Jennifer Keishin Armstrong, 38, has spent much of her professional life covering TV and social issues in entertainment. So who better to offer a definitive look at The Mary Tyler Moore Show (1970-77), the classic comedy about a young woman making it in the world of TV news? Armstrong does just that in her new book Mary and Lou and Rhoda and Ted (Simon & Schuster), out May 7. The L.A.-based author chatted with USA TODAY's Craig Wilson.
Q: What was it about The Mary Tyler Moore Show that captured American viewers so? At its height, a quarter of the total TV viewers in the country were watching.
A: It was the characters in the most basic way. Nobody cares about issues if the characters aren't great. And you can see it in the very beginning with that show. They were great.
Q: So you think it was a perfect storm of people -- as you say, Mary and Lou and Rhoda and Ted?
A: Yes, absolutely. It's those characters and the people who played them, and the people who cast them. It turned into the story of a perfect storm. All these things and all the special combinations.
Q: But don't you think Mary could be a little too sweet at times?

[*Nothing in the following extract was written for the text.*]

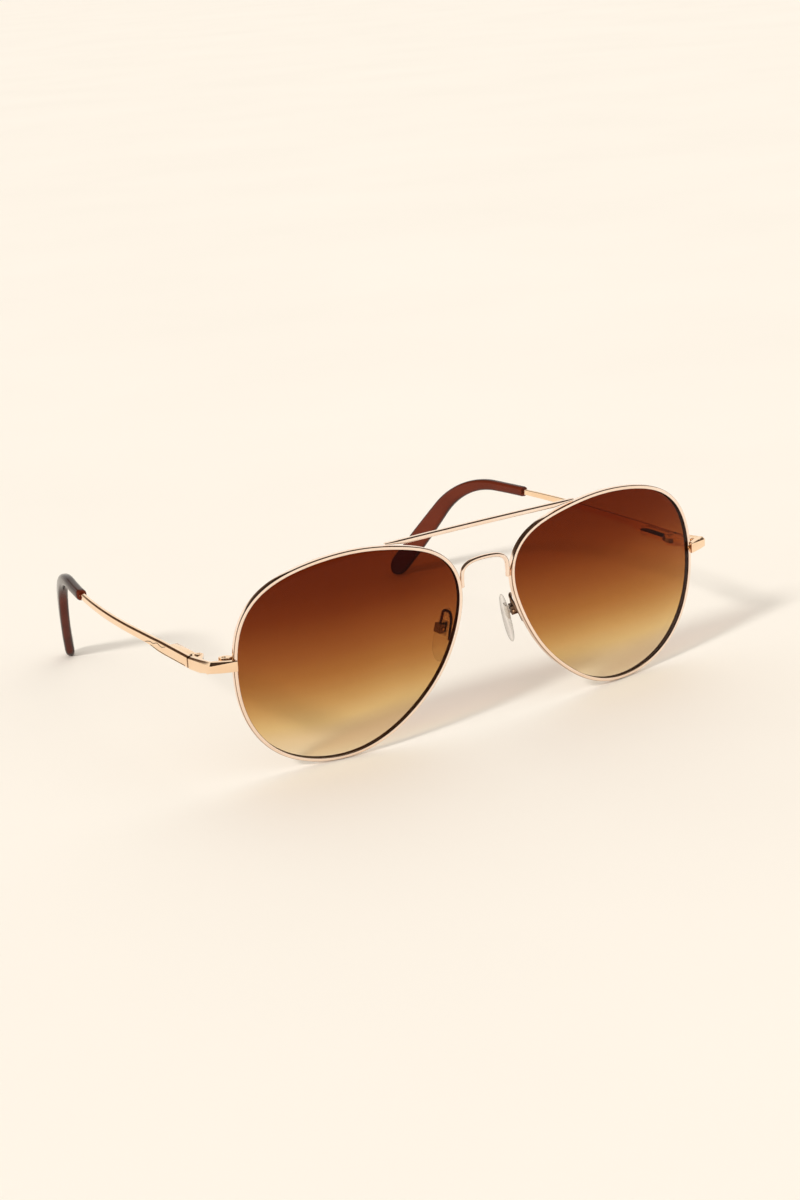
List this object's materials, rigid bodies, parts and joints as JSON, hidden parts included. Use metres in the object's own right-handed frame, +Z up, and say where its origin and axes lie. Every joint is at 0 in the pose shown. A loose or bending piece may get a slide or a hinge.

A: Yes. But they were reflecting her personality in the character. My feeling is that in order to be this independent woman, which was a new, mind-blowing thing at the time, she in some ways had to be an exceptionally good girl to be acceptable to the audience.
Q: And that's why you say Mary needed a more earthy Rhoda (Valerie Harper) upstairs?
A: I really think that. I identify with Rhoda. Most of us identify with her. Especially younger women.
Q: And Cloris Leachman, "Phyllis," could be a bit needy at times, a bit pushy, always wanting to be in the game?